Several religious groups that have shares in Chevron asked the corporation in 2011 to go “above and beyond regulatory requirements” to protect the environment and public health. Chevron flippantly dismissed the request. The corporation claimed, it “is already committed to meeting or exceeding all applicable laws and regulations [and the suggestions] would merely duplicate Chevron’s current efforts and thus would be a waste of stockholder money.”

College students, staff, and faculty have been active in pushing their institutions to eliminate fossil fuel stocks from their portfolios. The result has been an awareness of a social issue that was not seen since students pressured their colleges to divest funds in tobacco companies and in corporations that dealt with the apartheid government of South Africa.

“If we don’t deal with climate change now, we consign our grandkids to an unlivable planet,” said Unity College president Dr. Stephen Mulkey. Unity, which became the nation’s first college to divest its endowment portfolio of fossil fuel stock, specializes in environmental and natural sciences.

Among three dozen colleges and universities that have committed to divesting their portfolios of fossil fuel stock are Foothill–DeAnza Community College, Green Mountain College, Humboldt State University, San Francisco State University, the University of Dayton, and Hampshire College, which in 1977 in protest of apartheid policies, was the first U.S. college to eliminate all stocks related to South Africa.
Pitzer College, a liberal arts college in Southern California, divested about $4.4 million of its $5.5 million in fossil fuel stock in December, and pledged to work to eliminate most of the rest of the stock in fossil fuel industries. The college has about a $124 million endowment.

Stanford University announced in May it would no longer hold stock in the coal industry, but did not include divesting oil and gas stock in its $18.7 billion endowment fund. About 300 Stanford University professors published an open letter to the administration this month to request the university divest itself of all fossil fuel stock. Among the signers were Drs. Elizabeth A. Hadley, senior associate vice-president; Donald Kennedy, former Stanford president; Roger Komberg, Nobel Prize winner in chemistry; and Douglas Osheroff, Nobel Prize winner in physics.

However, Harvard University, whose $32.7 billion endowment is the largest among educational institutions, doesn’t plan to eliminate fossil fuel stocks from its portfolio. Harvard President Dr. Drew Gilpin Faust told the New York Times that in spite of wide-scale student protests, eliminating fossil fuel stocks is not “warranted or wise,” and that the university’s portfolio is “a resource, not an instrument to impel social or political change.”

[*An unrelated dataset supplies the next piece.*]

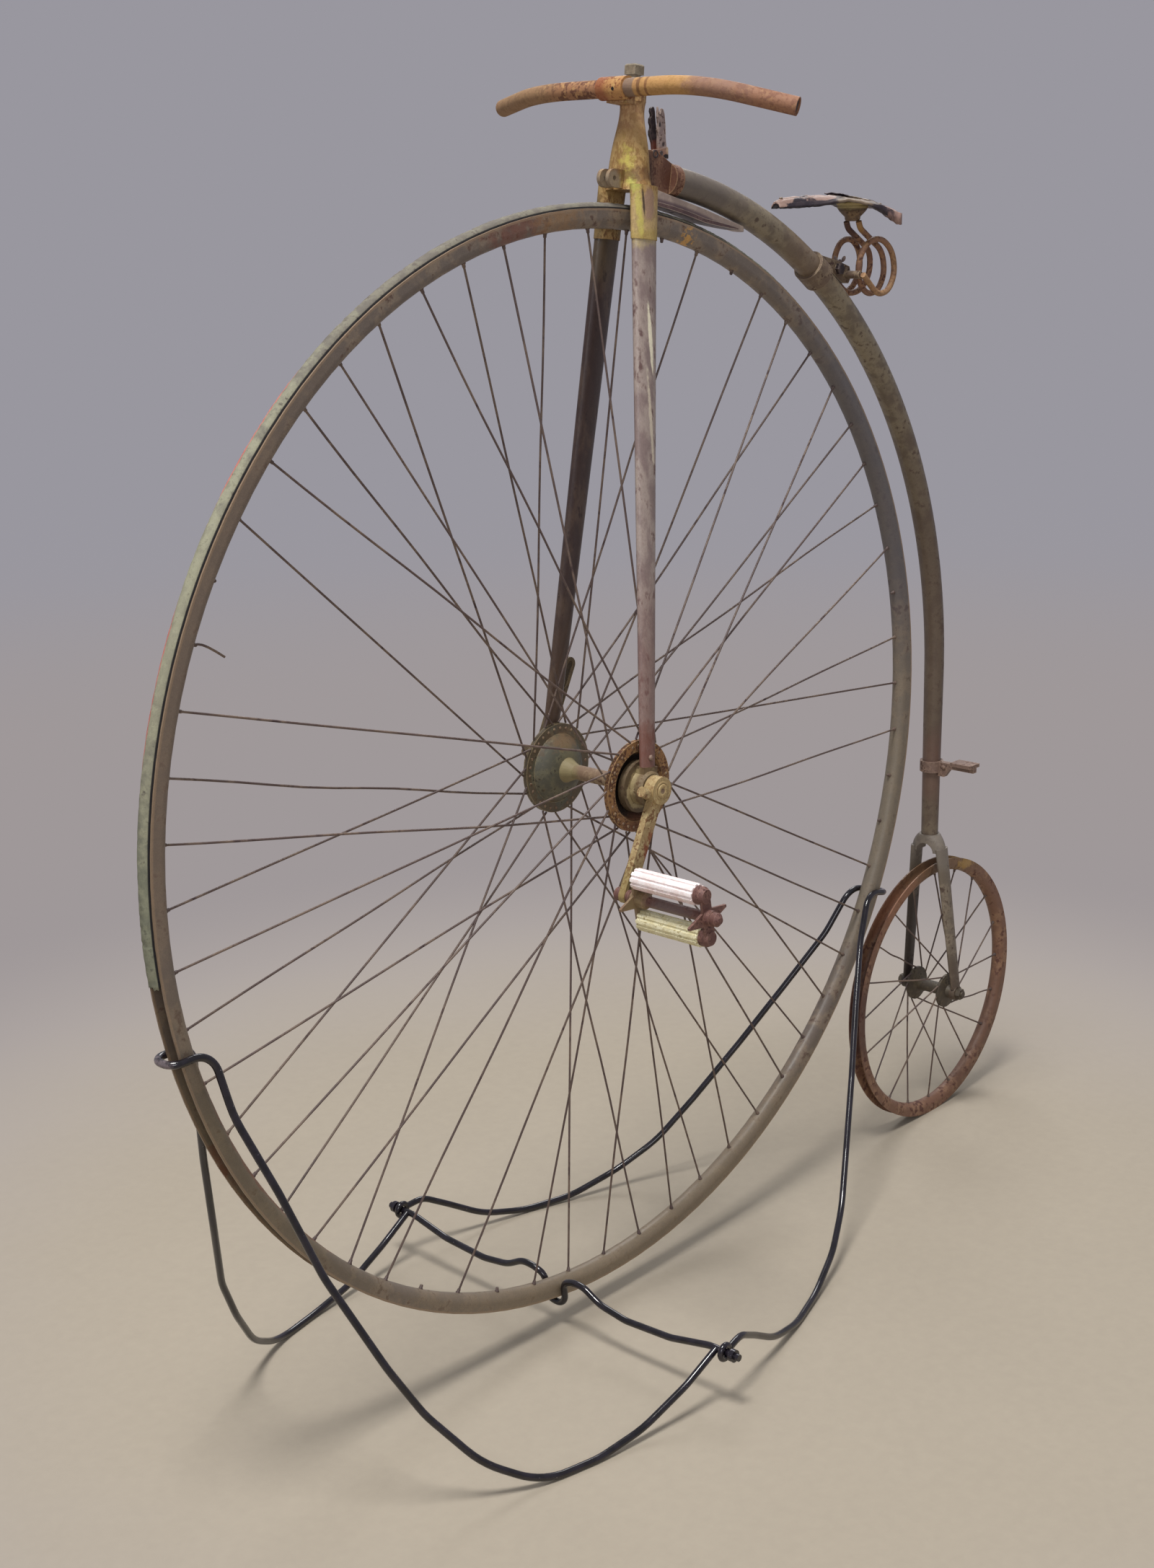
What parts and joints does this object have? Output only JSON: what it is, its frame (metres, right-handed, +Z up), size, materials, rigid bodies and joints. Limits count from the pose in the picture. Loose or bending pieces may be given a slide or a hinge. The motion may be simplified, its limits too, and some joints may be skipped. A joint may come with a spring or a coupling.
{
  "type": "high wheel bicycle in a display stand",
  "caption": "Antique high wheel bicycle with a large front and a small rear wheel, standing in a display stand of bent steel rod.",
  "frame": {"origin": "on the floor, under the middle of the object's box", "axes": "+X the way the bicycle rides, +Y to the rider's left, +Z up"},
  "size_m": [1.5966, 0.586, 1.4902],
  "materials": {
    "stand_paint": "glossy black paint, rubbed to grey in places",
    "ochre_paint": "ochre paint, stained and chipped",
    "olive_rust": "olive brown rust",
    "grey_primer": "grey mauve paint over dark rust, chipped along its edges",
    "brown_enamel": "worn dark brown enamel with a dull sheen",
    "rim_steel": "dark grey brown steel",
    "spoke_steel": "brown rusted wire",
    "bar_steel": "brown rust with traces of plating",
    "brown_rust": "even brown rust",
    "dark_rust": "near black rust",
    "tyre_rubber": "dull grey, dusty and stained",
    "pink_rubber": "perished pinkish white rubber",
    "cream_rubber": "perished cream rubber",
    "saddle_leather": "dry black leather, cracked and torn"
  },
  "bodies": {
    "stand_and_fork": {"stand_front_loop": "stand_paint", "stand_cross_rod": "stand_paint", "stand_rear_loop": "stand_paint", "fork_head": "ochre_paint", "fork_leg_left": "grey_primer", "fork_leg_right": "grey_primer", "bearing_housing_left": "ochre_paint", "bearing_housing_right": "olive_rust", "head_bolt": "brown_rust", "handlebar_lug": "ochre_paint", "handlebar": "bar_steel"},
    "front_wheel": {"front_rim": "rim_steel", "front_tyre": "tyre_rubber", "front_spokes_left": "spoke_steel", "front_spokes_right": "spoke_steel", "hub_flange_left": "ochre_paint", "hub_flange_right": "olive_rust", "front_axle": "brown_rust", "crank_left": "ochre_paint", "crank_right": "olive_rust", "pedal_spindle": "brown_rust"},
    "pedal": {"pedal_frame": "brown_rust", "pedal_block_upper": "pink_rubber", "pedal_block_lower": "cream_rubber"},
    "backbone": {"neck": "olive_rust", "backbone": "brown_enamel", "blade_trough": "brown_enamel", "brake_strips": "dark_rust", "saddle_clamp": "dark_rust", "saddle_spring": "brown_rust", "saddle_boss": "dark_rust", "saddle_top": "saddle_leather", "step": "olive_rust", "rear_fork": "brown_enamel", "rear_axle": "dark_rust"},
    "rear_wheel": {"rear_rim": "brown_rust", "rear_spokes": "spoke_steel", "rear_hub": "olive_rust"}
  },
  "joints": [
    {"name": "front_wheel_spin", "type": "hinge", "parent": "stand_and_fork", "child": "front_wheel", "pos_m": [0.14089, 0, 0.6855], "axis": [0, 1, 0], "continuous": true},
    {"name": "pedal_spin", "type": "hinge", "parent": "front_wheel", "child": "pedal", "pos_m": [0.19798, 0.16, 0.5715], "axis": [0, 1, 0], "continuous": true},
    {"name": "steering", "type": "hinge", "parent": "stand_and_fork", "child": "backbone", "pos_m": [0.14089, 0, 0.6855], "axis": [-0.1045, 0, 0.9945], "range_deg": [-30, 30]},
    {"name": "rear_wheel_spin", "type": "hinge", "parent": "backbone", "child": "rear_wheel", "pos_m": [-0.60009, 0, 0.1983], "axis": [0, 1, 0], "continuous": true}
  ]
}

David Crane, CEO of NRG, one of the nation’s leading energy providers, said he didn’t “relish the idea that year after year we’re going to be educating a couple million kids from college, who are going to be American consumers for the next 60 or 70 years, that come out of college with a distaste or disdain for companies like mine.”

The Rockefeller Brothers Fund, founded on income from oil exploration and development, declared in October it would divest fossil fuel stock. Stephen Heintz, president of the $860 million philanthropic foundation, said his executives had already divested its portfolio of coal and tar sands stocks. Heintz said the Foundation will invest in more renewable energy companies.

Several dozen U.S. cities and counties, as early as 2012, have begun the process to divest themselves of fossil fuel stocks and to urge their independent pension boards to divest. San Francisco in April 2013 began divesting about $580 million of fossil fuel stock, and by 2019 will stop purchasing stock of any company associated with fossil fuel exploration and development. Seattle, Wash., Mayor Mike McGinn in December 2013, a month before leaving office, asked the city’s pension board, which oversees a portfolio of about $1.9 billion, to “begin exploring options for moving existing investments from fossil fuel companies.” The city had $17.6 million invested with ExxonMobil and Chevron.

Investing in renewable energy, especially with the increase in jobs in those industries and the rapid decline in the costs of solar and wind energy to consumers, appears to be the better investment strategy—and one that sends a message that protection of public health and the environment, combined with stopping the destruction of the ozone layer, is far more important than destroying the Earth.